Data excerpt
* begin *

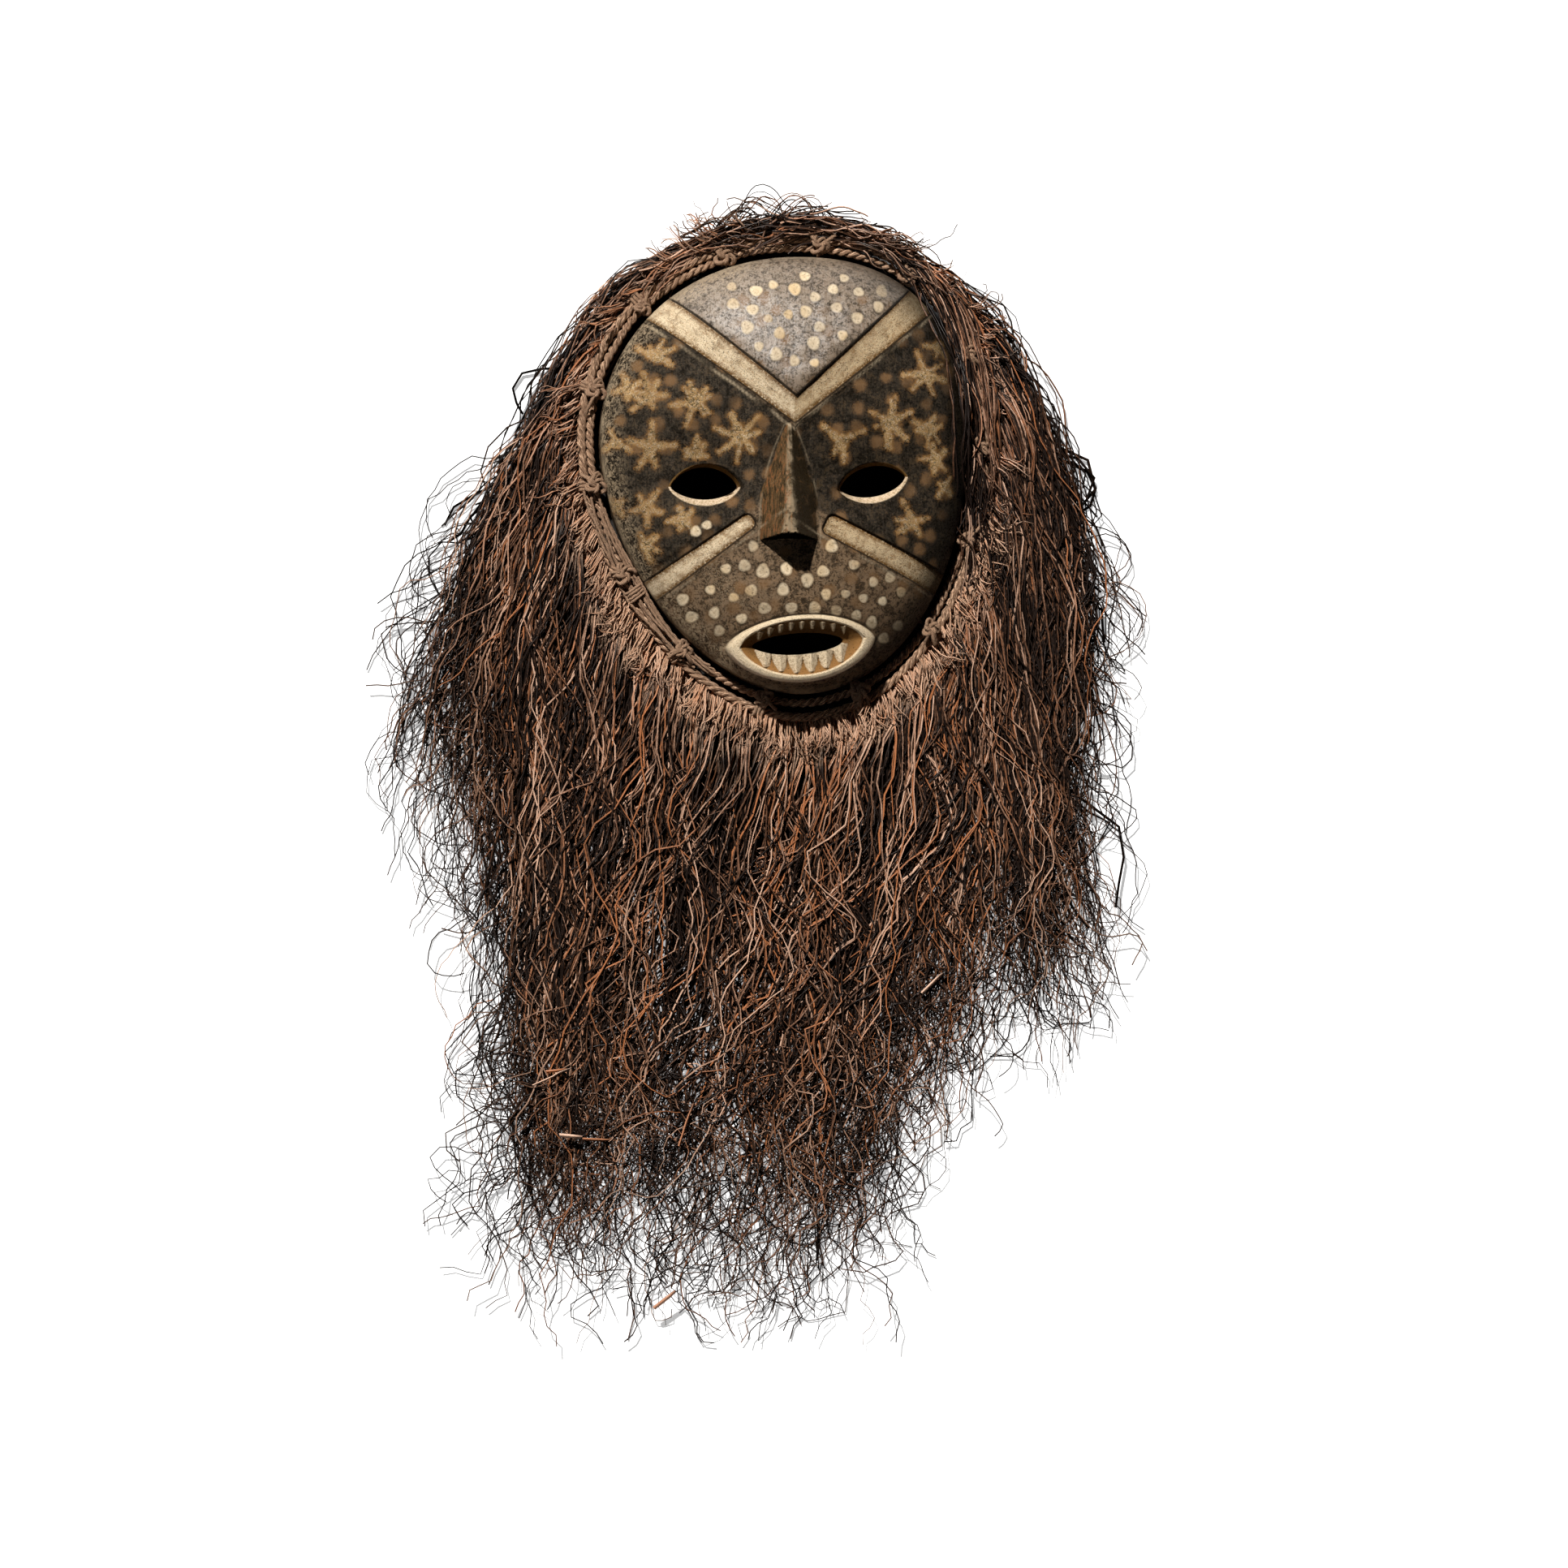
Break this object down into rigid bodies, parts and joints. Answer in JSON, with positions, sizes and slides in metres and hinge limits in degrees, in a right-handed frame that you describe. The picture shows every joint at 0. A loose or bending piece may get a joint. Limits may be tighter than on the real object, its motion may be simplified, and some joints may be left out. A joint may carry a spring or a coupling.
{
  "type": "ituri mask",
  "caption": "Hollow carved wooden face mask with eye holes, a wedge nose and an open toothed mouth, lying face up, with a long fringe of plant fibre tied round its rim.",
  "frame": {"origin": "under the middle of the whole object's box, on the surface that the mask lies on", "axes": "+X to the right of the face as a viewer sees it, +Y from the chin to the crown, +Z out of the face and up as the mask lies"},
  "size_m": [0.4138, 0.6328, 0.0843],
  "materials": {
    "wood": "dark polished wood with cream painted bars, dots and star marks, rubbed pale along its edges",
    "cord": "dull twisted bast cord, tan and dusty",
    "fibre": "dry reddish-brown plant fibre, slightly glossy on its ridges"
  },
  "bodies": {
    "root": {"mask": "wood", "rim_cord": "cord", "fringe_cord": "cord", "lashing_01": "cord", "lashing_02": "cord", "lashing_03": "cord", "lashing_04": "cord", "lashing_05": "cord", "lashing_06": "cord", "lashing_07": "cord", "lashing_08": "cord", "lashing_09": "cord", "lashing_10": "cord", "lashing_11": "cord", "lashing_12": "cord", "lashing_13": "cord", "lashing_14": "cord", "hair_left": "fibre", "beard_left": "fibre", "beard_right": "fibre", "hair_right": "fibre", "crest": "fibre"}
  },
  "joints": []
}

* end *

Given task
Give an exact copy of all the data shown above.

Solution to this problem
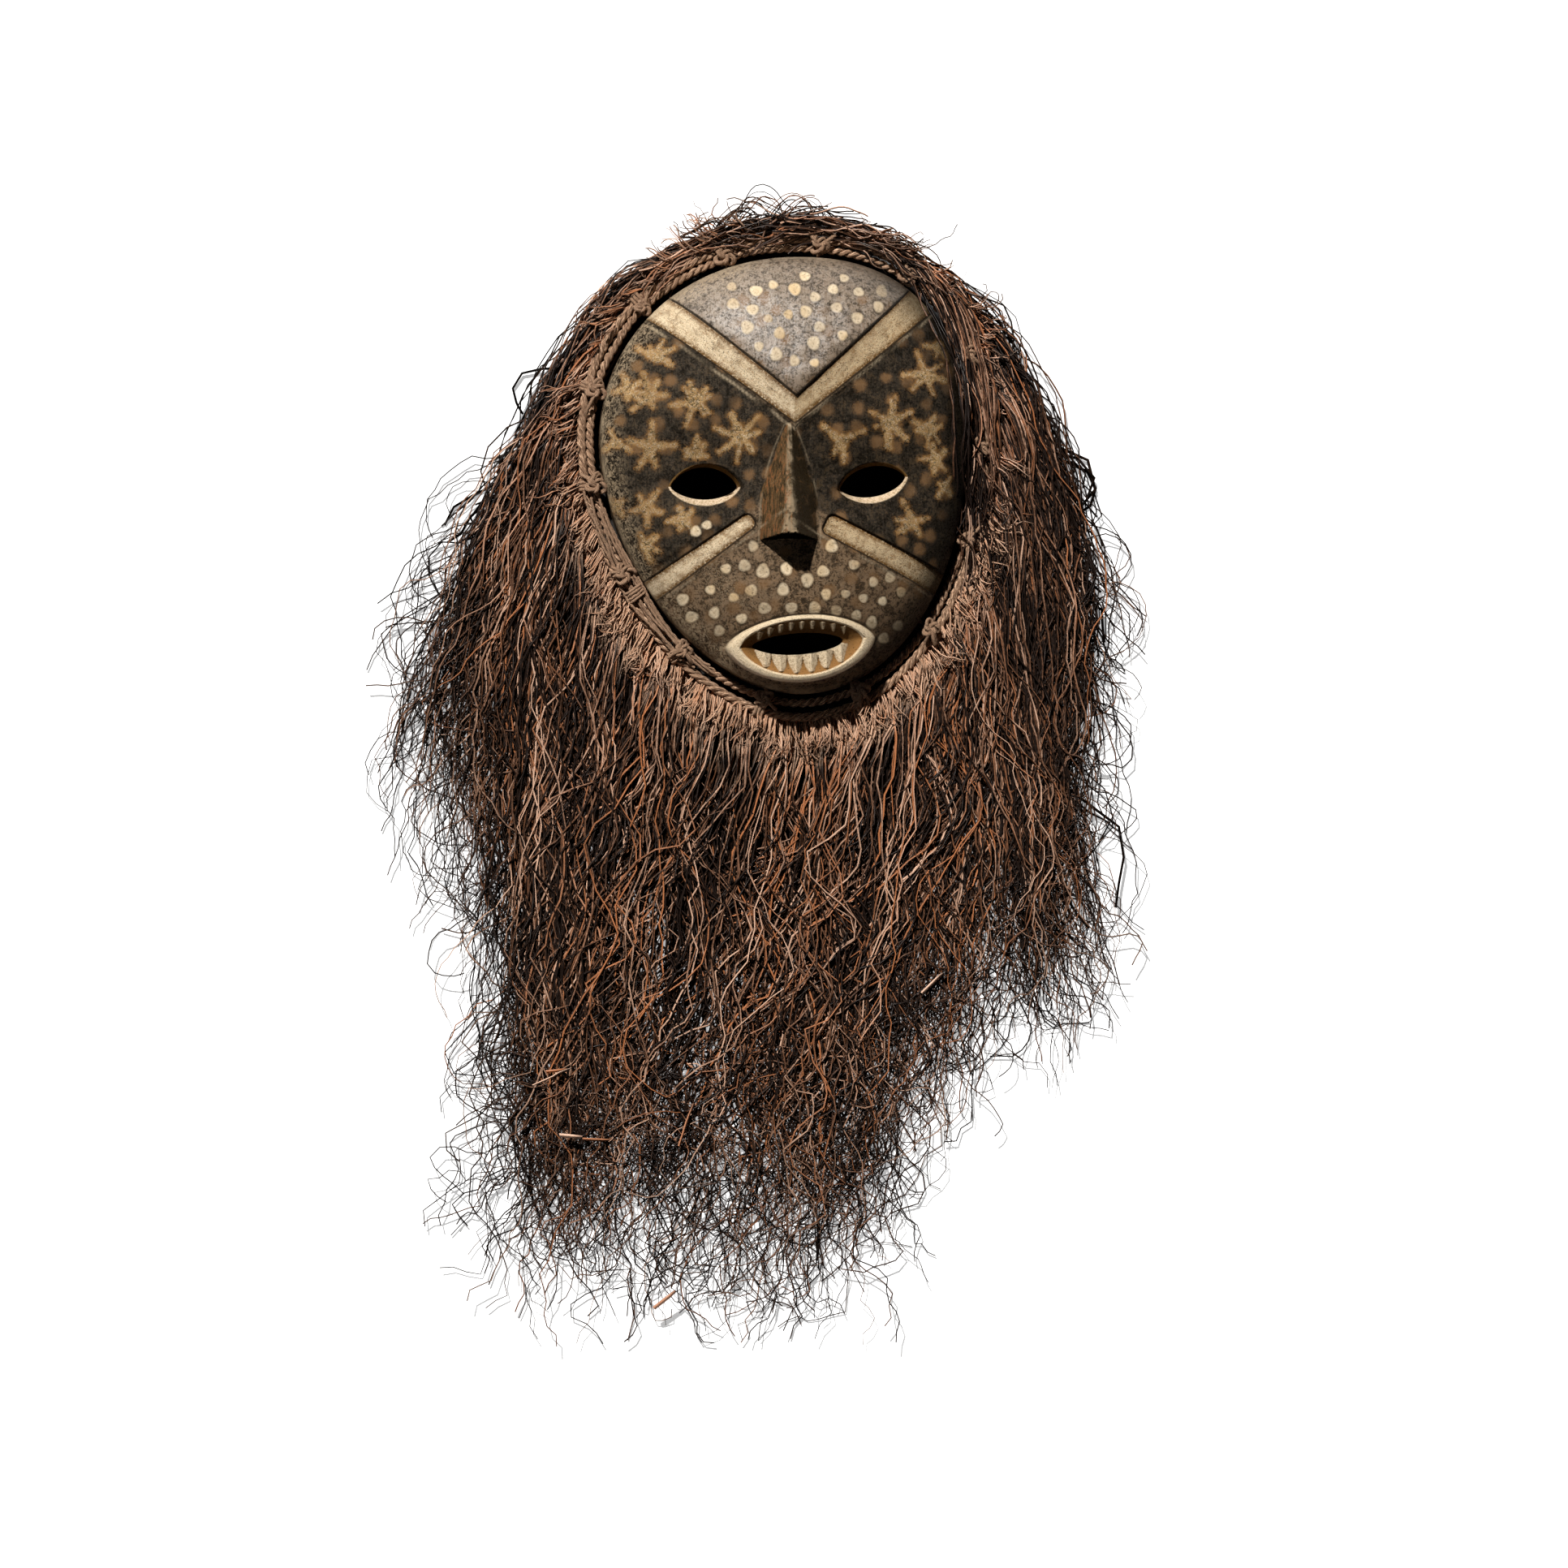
Break this object down into rigid bodies, parts and joints. Answer in JSON, with positions, sizes and slides in metres and hinge limits in degrees, in a right-handed frame that you describe. The picture shows every joint at 0. A loose or bending piece may get a joint. Limits may be tighter than on the real object, its motion may be simplified, and some joints may be left out. A joint may carry a spring or a coupling.
{
  "type": "ituri mask",
  "caption": "Hollow carved wooden face mask with eye holes, a wedge nose and an open toothed mouth, lying face up, with a long fringe of plant fibre tied round its rim.",
  "frame": {"origin": "under the middle of the whole object's box, on the surface that the mask lies on", "axes": "+X to the right of the face as a viewer sees it, +Y from the chin to the crown, +Z out of the face and up as the mask lies"},
  "size_m": [0.4138, 0.6328, 0.0843],
  "materials": {
    "wood": "dark polished wood with cream painted bars, dots and star marks, rubbed pale along its edges",
    "cord": "dull twisted bast cord, tan and dusty",
    "fibre": "dry reddish-brown plant fibre, slightly glossy on its ridges"
  },
  "bodies": {
    "root": {"mask": "wood", "rim_cord": "cord", "fringe_cord": "cord", "lashing_01": "cord", "lashing_02": "cord", "lashing_03": "cord", "lashing_04": "cord", "lashing_05": "cord", "lashing_06": "cord", "lashing_07": "cord", "lashing_08": "cord", "lashing_09": "cord", "lashing_10": "cord", "lashing_11": "cord", "lashing_12": "cord", "lashing_13": "cord", "lashing_14": "cord", "hair_left": "fibre", "beard_left": "fibre", "beard_right": "fibre", "hair_right": "fibre", "crest": "fibre"}
  },
  "joints": []
}